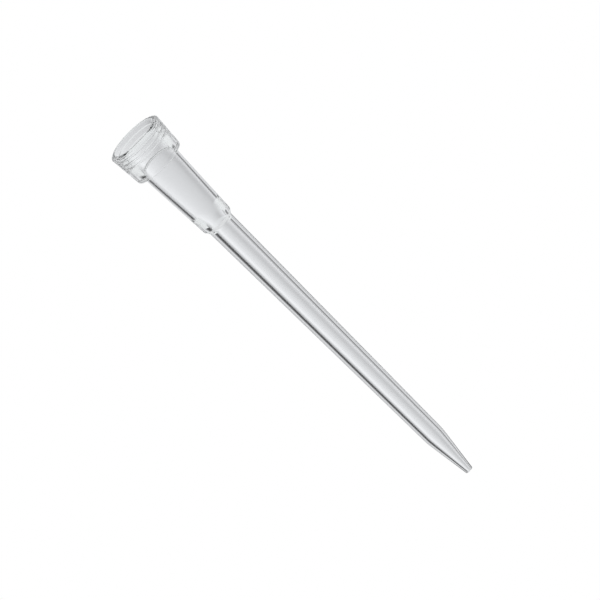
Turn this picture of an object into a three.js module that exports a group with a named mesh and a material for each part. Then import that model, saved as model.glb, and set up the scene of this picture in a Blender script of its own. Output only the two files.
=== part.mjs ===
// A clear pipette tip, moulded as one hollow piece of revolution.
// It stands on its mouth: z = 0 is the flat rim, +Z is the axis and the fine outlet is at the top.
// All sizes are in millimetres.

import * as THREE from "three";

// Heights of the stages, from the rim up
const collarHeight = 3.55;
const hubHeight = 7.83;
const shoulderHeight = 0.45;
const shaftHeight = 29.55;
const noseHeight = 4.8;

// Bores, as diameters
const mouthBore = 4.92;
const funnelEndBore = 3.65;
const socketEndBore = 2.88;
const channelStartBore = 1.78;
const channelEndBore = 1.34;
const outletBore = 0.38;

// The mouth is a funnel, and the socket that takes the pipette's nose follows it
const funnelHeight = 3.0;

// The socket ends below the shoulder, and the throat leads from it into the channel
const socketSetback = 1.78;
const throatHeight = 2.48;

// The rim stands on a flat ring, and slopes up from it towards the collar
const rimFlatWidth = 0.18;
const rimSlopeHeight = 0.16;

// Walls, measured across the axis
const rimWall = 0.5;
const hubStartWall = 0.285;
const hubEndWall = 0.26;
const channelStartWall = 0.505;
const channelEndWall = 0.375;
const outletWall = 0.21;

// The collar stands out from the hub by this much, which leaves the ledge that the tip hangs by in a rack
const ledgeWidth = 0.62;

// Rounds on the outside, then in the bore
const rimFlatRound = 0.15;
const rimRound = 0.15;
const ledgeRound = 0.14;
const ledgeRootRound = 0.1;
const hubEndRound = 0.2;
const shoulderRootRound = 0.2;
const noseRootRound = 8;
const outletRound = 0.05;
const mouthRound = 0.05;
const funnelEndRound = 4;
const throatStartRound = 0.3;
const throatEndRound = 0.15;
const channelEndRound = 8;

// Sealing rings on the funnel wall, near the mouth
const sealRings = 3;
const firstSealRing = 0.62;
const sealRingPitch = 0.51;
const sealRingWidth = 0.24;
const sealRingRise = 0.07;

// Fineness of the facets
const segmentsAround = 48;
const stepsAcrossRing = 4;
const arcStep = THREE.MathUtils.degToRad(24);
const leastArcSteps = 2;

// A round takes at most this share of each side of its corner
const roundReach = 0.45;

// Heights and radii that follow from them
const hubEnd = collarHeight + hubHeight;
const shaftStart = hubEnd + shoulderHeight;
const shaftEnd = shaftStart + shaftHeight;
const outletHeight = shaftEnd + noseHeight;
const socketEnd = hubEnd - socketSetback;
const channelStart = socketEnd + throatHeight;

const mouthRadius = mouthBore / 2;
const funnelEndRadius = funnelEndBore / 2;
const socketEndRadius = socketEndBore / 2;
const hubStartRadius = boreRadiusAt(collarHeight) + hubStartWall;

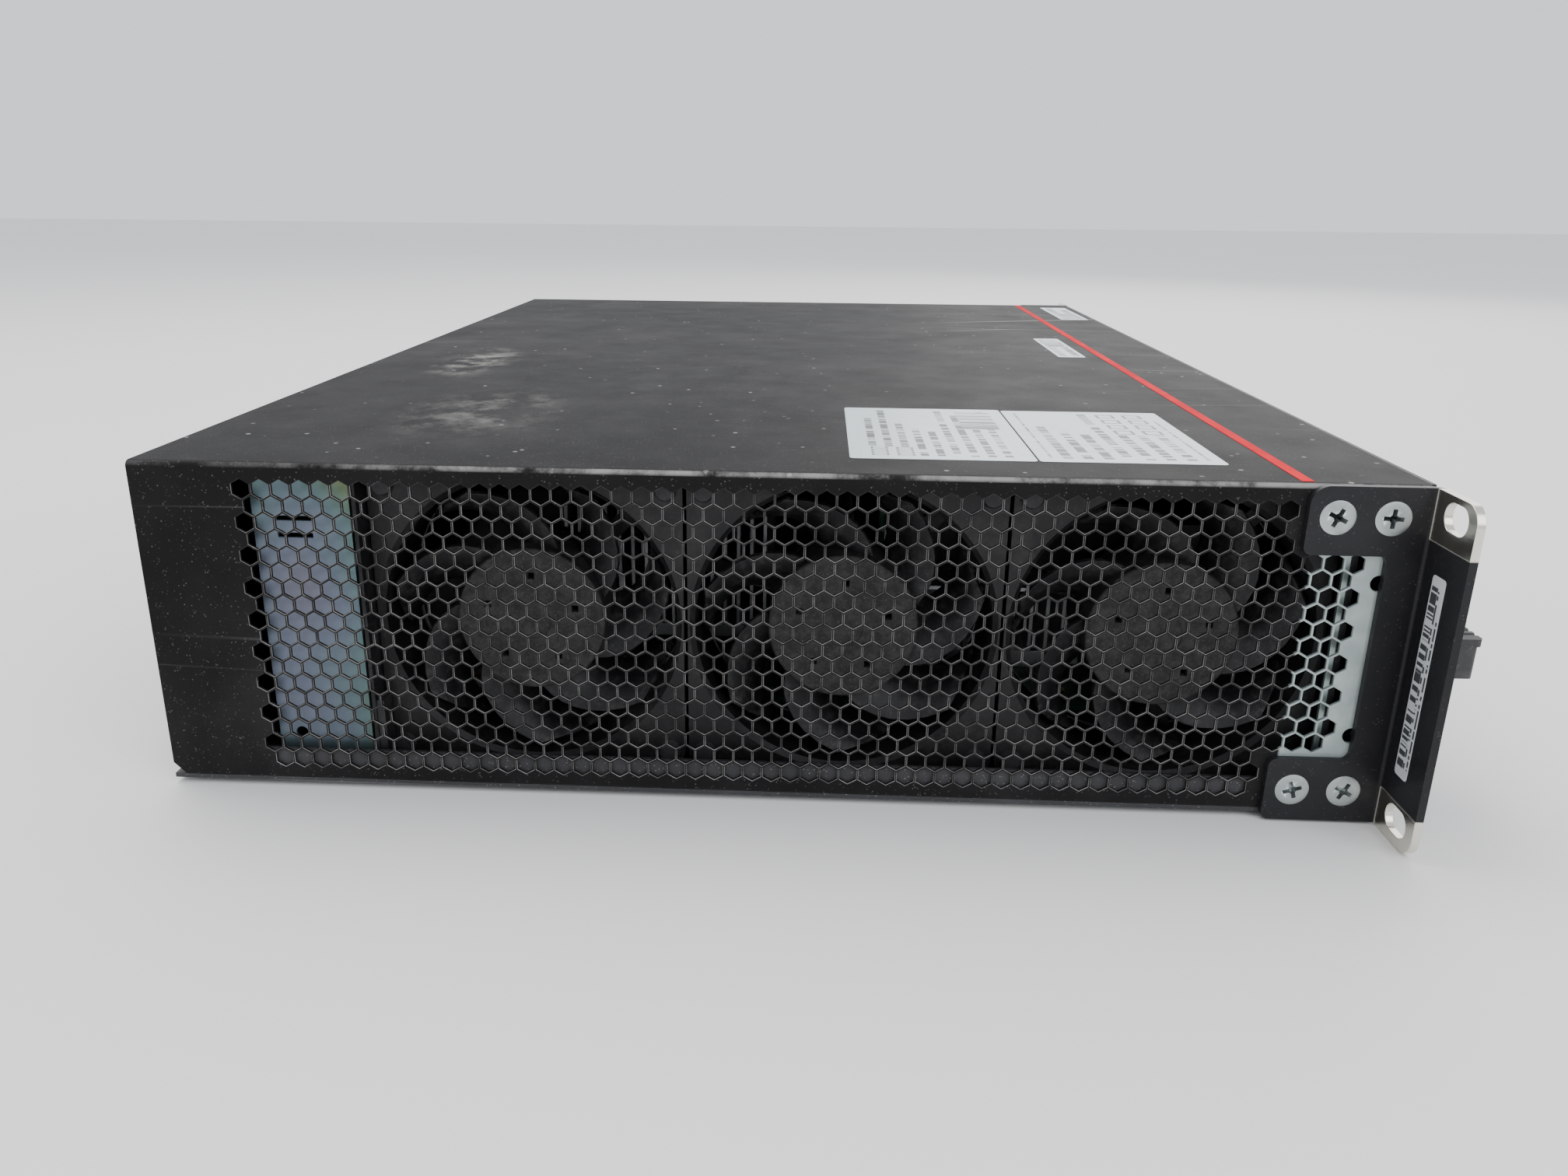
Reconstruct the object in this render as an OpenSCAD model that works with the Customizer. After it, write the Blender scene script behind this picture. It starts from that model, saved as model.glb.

**TASK BRIEF:** Copy each line holding the word "that" from the listing above.

**WRITTEN SOLUTION:**
Turn this picture of an object into a three.js module that exports a group with a named mesh and a material for each part. Then import that model, saved as model.glb, and set up the scene of this picture in a Blender script of its own. Output only the two files.
// The mouth is a funnel, and the socket that takes the pipette's nose follows it
// The collar stands out from the hub by this much, which leaves the ledge that the tip hangs by in a rack
// Heights and radii that follow from them
Reconstruct the object in this render as an OpenSCAD model that works with the Customizer. After it, write the Blender scene script behind this picture. It starts from that model, saved as model.glb.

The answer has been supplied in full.